(PROBLEM)
Reproduce exactly the lines below, from the first through the one containing "CLIP_END = 50", and nothing more.

** START OF RECORDED DATA **

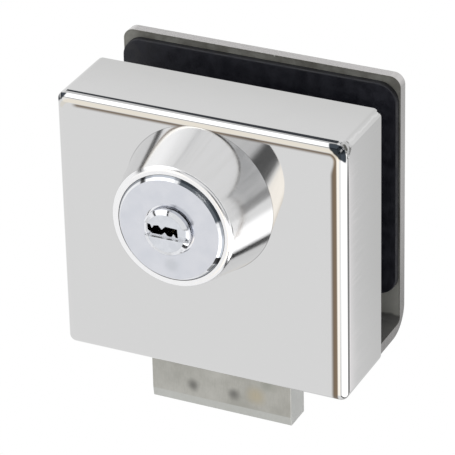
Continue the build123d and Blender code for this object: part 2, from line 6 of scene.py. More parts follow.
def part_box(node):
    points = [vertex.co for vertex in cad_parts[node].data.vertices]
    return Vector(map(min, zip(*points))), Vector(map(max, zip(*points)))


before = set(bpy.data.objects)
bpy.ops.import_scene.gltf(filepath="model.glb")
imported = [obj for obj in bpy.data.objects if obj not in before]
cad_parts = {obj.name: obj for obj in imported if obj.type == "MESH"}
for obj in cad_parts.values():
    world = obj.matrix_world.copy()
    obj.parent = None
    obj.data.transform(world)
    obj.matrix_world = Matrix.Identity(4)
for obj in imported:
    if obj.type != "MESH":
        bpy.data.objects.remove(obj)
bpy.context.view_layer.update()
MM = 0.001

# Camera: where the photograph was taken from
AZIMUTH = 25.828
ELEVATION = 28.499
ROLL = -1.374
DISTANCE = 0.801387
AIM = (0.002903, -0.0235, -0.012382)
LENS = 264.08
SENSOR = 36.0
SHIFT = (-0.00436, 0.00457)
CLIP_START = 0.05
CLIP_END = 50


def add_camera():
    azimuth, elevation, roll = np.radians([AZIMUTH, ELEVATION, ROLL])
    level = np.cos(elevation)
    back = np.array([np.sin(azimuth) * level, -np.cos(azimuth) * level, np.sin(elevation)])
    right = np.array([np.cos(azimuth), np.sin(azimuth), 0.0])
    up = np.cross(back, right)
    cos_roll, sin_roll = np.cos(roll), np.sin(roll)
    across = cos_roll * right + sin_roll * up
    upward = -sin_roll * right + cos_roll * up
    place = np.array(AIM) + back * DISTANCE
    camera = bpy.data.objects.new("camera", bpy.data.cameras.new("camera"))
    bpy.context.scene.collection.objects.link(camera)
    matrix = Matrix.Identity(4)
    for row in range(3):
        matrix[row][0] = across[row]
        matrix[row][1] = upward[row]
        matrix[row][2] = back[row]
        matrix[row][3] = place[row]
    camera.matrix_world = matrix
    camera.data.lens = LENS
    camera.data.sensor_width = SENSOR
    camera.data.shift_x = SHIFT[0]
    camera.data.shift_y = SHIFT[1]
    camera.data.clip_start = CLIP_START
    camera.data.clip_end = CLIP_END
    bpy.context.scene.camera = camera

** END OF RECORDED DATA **

(SOLUTION)
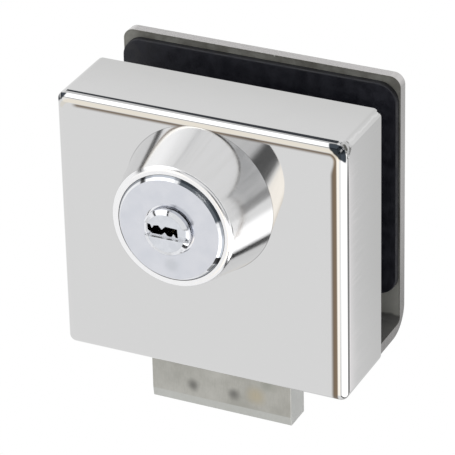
Continue the build123d and Blender code for this object: part 2, from line 6 of scene.py. More parts follow.
def part_box(node):
    points = [vertex.co for vertex in cad_parts[node].data.vertices]
    return Vector(map(min, zip(*points))), Vector(map(max, zip(*points)))


before = set(bpy.data.objects)
bpy.ops.import_scene.gltf(filepath="model.glb")
imported = [obj for obj in bpy.data.objects if obj not in before]
cad_parts = {obj.name: obj for obj in imported if obj.type == "MESH"}
for obj in cad_parts.values():
    world = obj.matrix_world.copy()
    obj.parent = None
    obj.data.transform(world)
    obj.matrix_world = Matrix.Identity(4)
for obj in imported:
    if obj.type != "MESH":
        bpy.data.objects.remove(obj)
bpy.context.view_layer.update()
MM = 0.001

# Camera: where the photograph was taken from
AZIMUTH = 25.828
ELEVATION = 28.499
ROLL = -1.374
DISTANCE = 0.801387
AIM = (0.002903, -0.0235, -0.012382)
LENS = 264.08
SENSOR = 36.0
SHIFT = (-0.00436, 0.00457)
CLIP_START = 0.05
CLIP_END = 50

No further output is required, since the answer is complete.